Ao final do programa, com sua voz e entonação peculiares, Gil fazia uma exortação aos ouvintes para que agissem corretamente e encerrava o programa dizendo: "você pode não consertar o mundo, mas tenha certeza de uma coisa: na terra haverá um canalha a menos!" E concluía com o célebre bordão "Gil Gomes lhes diz bom dia!"

Tempos depois, meu tio trocou Gil Gomes por um programa similar, na rádio Record, apresentado por Afanásio Jazadji. Pense num Datena piorado, radicalizado. Era o próprio!

Esse meu tio, quando queria me ofender - o que ocorria quase sempre -, me chamava de "baiano". "Baianada" era sinônimo de coisa errada, de qualquer "burrada" que eu cometesse.

Tudo isso para dizer que minha infância e juventude foram cercadas por conceitos de direita. Meus professores passaram longe de ser os doutrinadores de esquerda de que hoje toda a classe é acusada.

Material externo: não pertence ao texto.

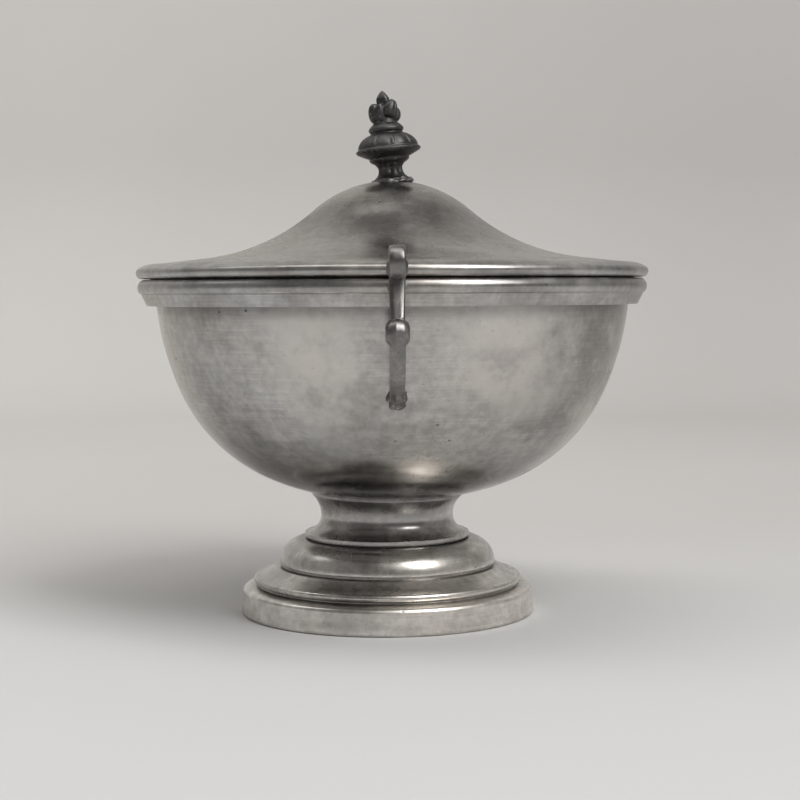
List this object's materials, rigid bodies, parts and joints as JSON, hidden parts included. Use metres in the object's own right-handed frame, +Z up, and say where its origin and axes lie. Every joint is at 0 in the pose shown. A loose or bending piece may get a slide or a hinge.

Apesar da atmosfera de direita, conservadora, preconceituosa, retrógrada, em que eu vivia mergulhado, fui construindo meu caráter à esquerda. Escapei, mas muitos não foram capazes. Amigos de infância, colegas de classe dos primeiros anos escolares, muitos a quem sempre admirei por sua inteligência acima da média, quase todos hoje profissionais bem sucedidos, não se envergonham de estarem aliados ao que há de mais atrasado no cenário político.

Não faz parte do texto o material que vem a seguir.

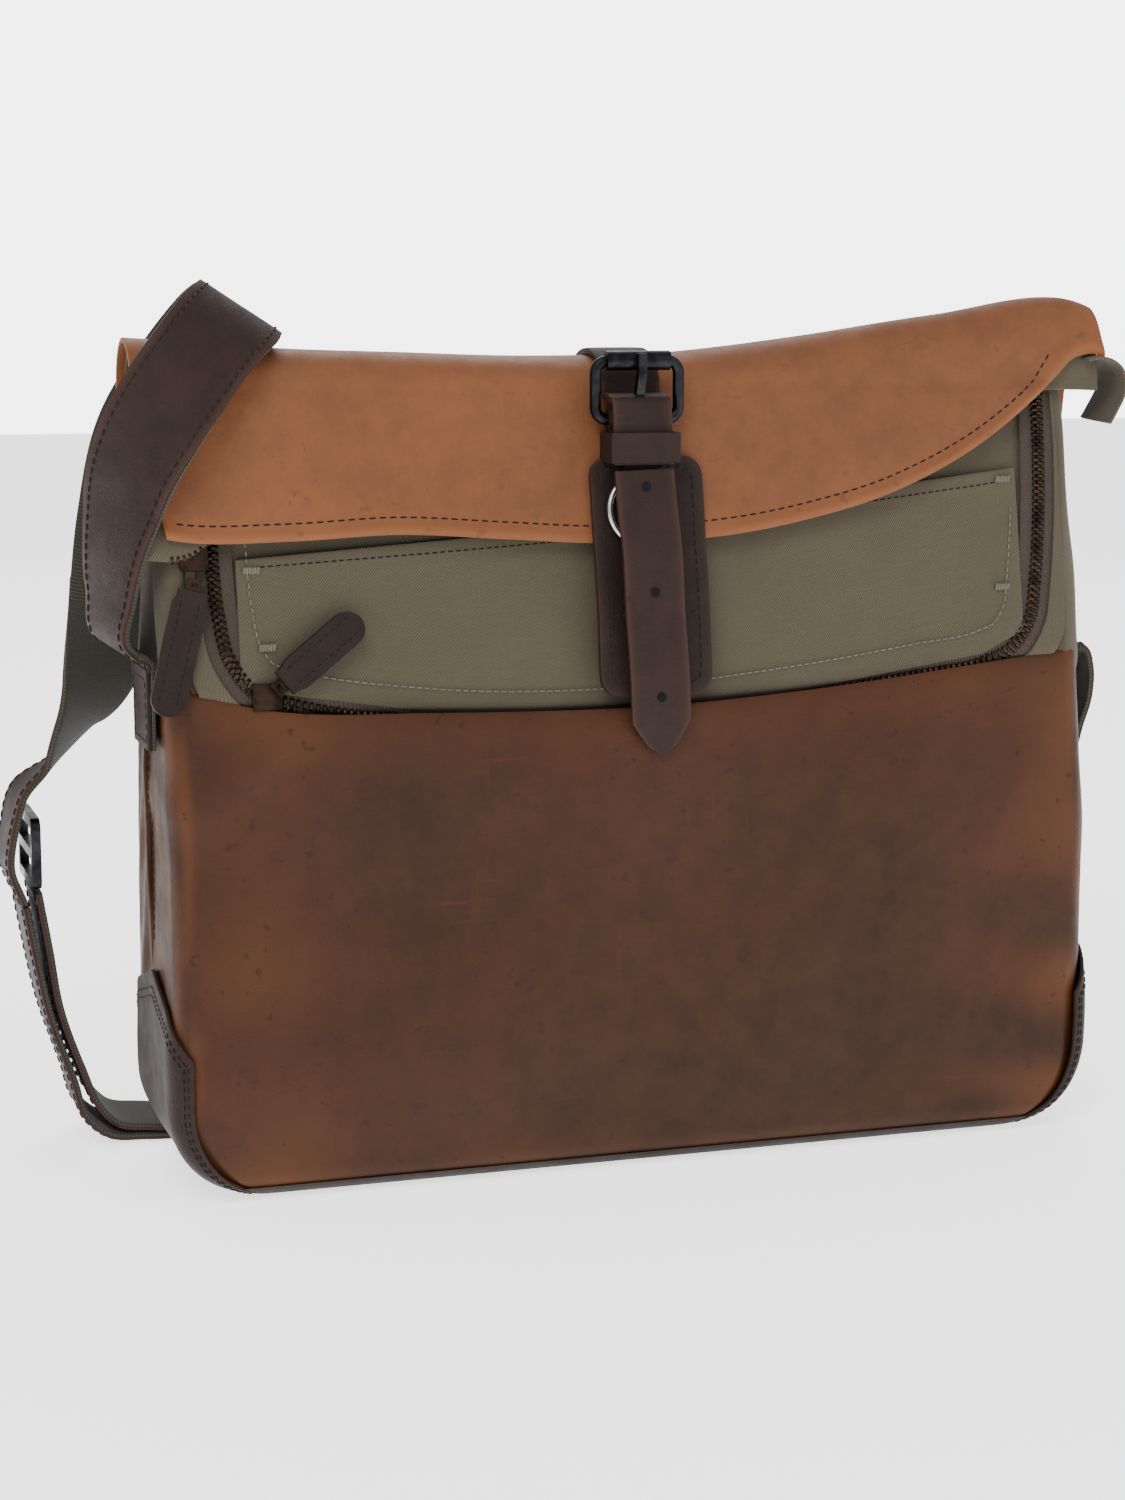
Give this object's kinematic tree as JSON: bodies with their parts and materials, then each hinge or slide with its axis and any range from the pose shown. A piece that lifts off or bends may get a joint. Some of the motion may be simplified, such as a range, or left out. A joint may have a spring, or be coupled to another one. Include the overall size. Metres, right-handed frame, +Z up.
{
  "type": "messenger bag",
  "caption": "Leather and canvas messenger bag with fold-over flap, buckled closure strap, front zipper and shoulder strap.",
  "frame": {"origin": "centre of the flat base", "axes": "+X along the bag's width, +Y to the back, -Y to the buckle side, +Z up"},
  "size_m": [0.4673, 0.1472, 0.3763],
  "materials": {
    "brown_leather": "waxed, matt",
    "tan_leather": "waxed, matt",
    "dark_leather": "waxed, matt",
    "strap_leather": "waxed, canvas lined",
    "canvas": "waxed twill",
    "lining_cloth": "plain cotton",
    "board": "stiff board",
    "zip_tape": "woven tape",
    "zip_metal": "dark bronze",
    "black_metal": "gunmetal",
    "nickel": "nickel plated"
  },
  "bodies": {
    "root": {"access_panel": "canvas", "back_leather_panel": "brown_leather", "base_board": "board", "base_gusset": "dark_leather", "canvas_body": "canvas", "closure_strap_anchor": "dark_leather", "flap_back_hem": "tan_leather", "front_leather_panel": "brown_leather", "front_zip_chain": "zip_metal", "front_zip_tape": "zip_tape", "lining": "lining_cloth", "magnet_socket": "nickel", "shoulder_strap_back": "strap_leather", "shoulder_strap_inner": "strap_leather", "shoulder_strap_outer": "strap_leather", "shoulder_strap_over": "strap_leather", "shoulder_strap_right": "strap_leather", "side_tab_left": "dark_leather", "slip_pocket": "lining_cloth", "strap_ring": "black_metal", "strap_slide": "black_metal", "strap_turn_left": "strap_leather", "strap_turn_right": "strap_leather"},
    "flap": {"flap_leather_front": "tan_leather", "roll_canvas": "canvas", "fold_leather": "tan_leather", "fold_canvas": "canvas", "top_zip_chain": "zip_metal", "patch": "dark_leather", "magnet_stud": "nickel", "ring_loop": "dark_leather", "buckle_strap": "dark_leather", "buckle_frame": "black_metal", "closure_strap_front": "dark_leather", "strap_keeper": "dark_leather", "closure_strap_fold": "dark_leather"},
    "o_ring": {"o_ring": "nickel"},
    "roller": {"buckle_roller": "black_metal"},
    "prong": {"buckle_prong": "black_metal"},
    "tail": {"closure_strap_tail": "dark_leather"},
    "top_slider": {"top_zip_slider": "zip_metal"},
    "top_pull": {"top_pull_tab": "dark_leather", "top_pull_link": "zip_metal"},
    "front_slider": {"front_zip_slider": "zip_metal"},
    "front_pull": {"front_pull_tab": "dark_leather", "front_pull_link": "zip_metal"}
  },
  "joints": [
    {"name": "flap_fold", "type": "hinge", "parent": "root", "child": "flap", "pos_m": [0, -0.016, 0.326], "axis": [-1, 0, 0], "range_deg": [0, 165], "deforming": ["fold_leather", "fold_canvas", "closure_strap_fold", "shoulder_strap_over"]},
    {"name": "tail_lift", "type": "hinge", "parent": "flap", "child": "tail", "pos_m": [-0.004, -0.04122, 0.2894], "axis": [-1, 0, 0], "range_deg": [0, 50]},
    {"name": "roller_spin", "type": "hinge", "parent": "flap", "child": "roller", "pos_m": [-0.004, -0.03251, 0.3325], "axis": [1, 0, 0], "continuous": true},
    {"name": "prong_play", "type": "hinge", "parent": "flap", "child": "prong", "pos_m": [-0.004, -0.03251, 0.309], "axis": [1, 0, 0], "range_deg": [0, 8]},
    {"name": "ring_turn", "type": "hinge", "parent": "flap", "child": "o_ring", "pos_m": [-0.004, -0.0396, 0.27278], "axis": [0, 0.9802, -0.198], "continuous": true},
    {"name": "top_slider_slide", "type": "slide", "parent": "flap", "child": "top_slider", "axis": [1, 0, 0], "range_m": [0, 0.02]},
    {"name": "top_pull_swing", "type": "hinge", "parent": "top_slider", "child": "top_pull", "pos_m": [-0.1857, -0.03297, 0.24969], "axis": [-0.9652, 0, 0.2614], "range_deg": [0, 90]},
    {"name": "front_slider_slide", "type": "slide", "parent": "root", "child": "front_slider", "axis": [1, 0, 0], "range_m": [0, 0.095]},
    {"name": "front_pull_swing", "type": "hinge", "parent": "front_slider", "child": "front_pull", "pos_m": [-0.1565, -0.04027, 0.205], "axis": [0.6157, -0.1087, -0.7805], "range_deg": [0, 105]}
  ]
}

Na dia de hoje, uma dessas colegas de classe, por quem cheguei a nutrir mais do que simples admiração, me chamou de esquerdopata e riu ao saber que contribuí financeiramente com a campanha de Fernando Haddad. Ela jamais saberá, apesar de toda inteligência cartesiana de que é dotada e tanto se orgulha, o que é lutar efetivamente para construir uma sociedade justa e igualitária. Jamais compreenderá a importância de um partido político. Dificilmente terá clareza do que sejam sentimentos como fraternidade e solidariedade.

Hoje vejo que Bolsonaro, na verdade, é fruto dessa doutrinação de direita iniciada durante os governos militares, que foi se impondo lentamente ao longo dos anos e não se limitou à sala de aula. E que agora mira contra uma "doutrinação de esquerda" que jamais existiu.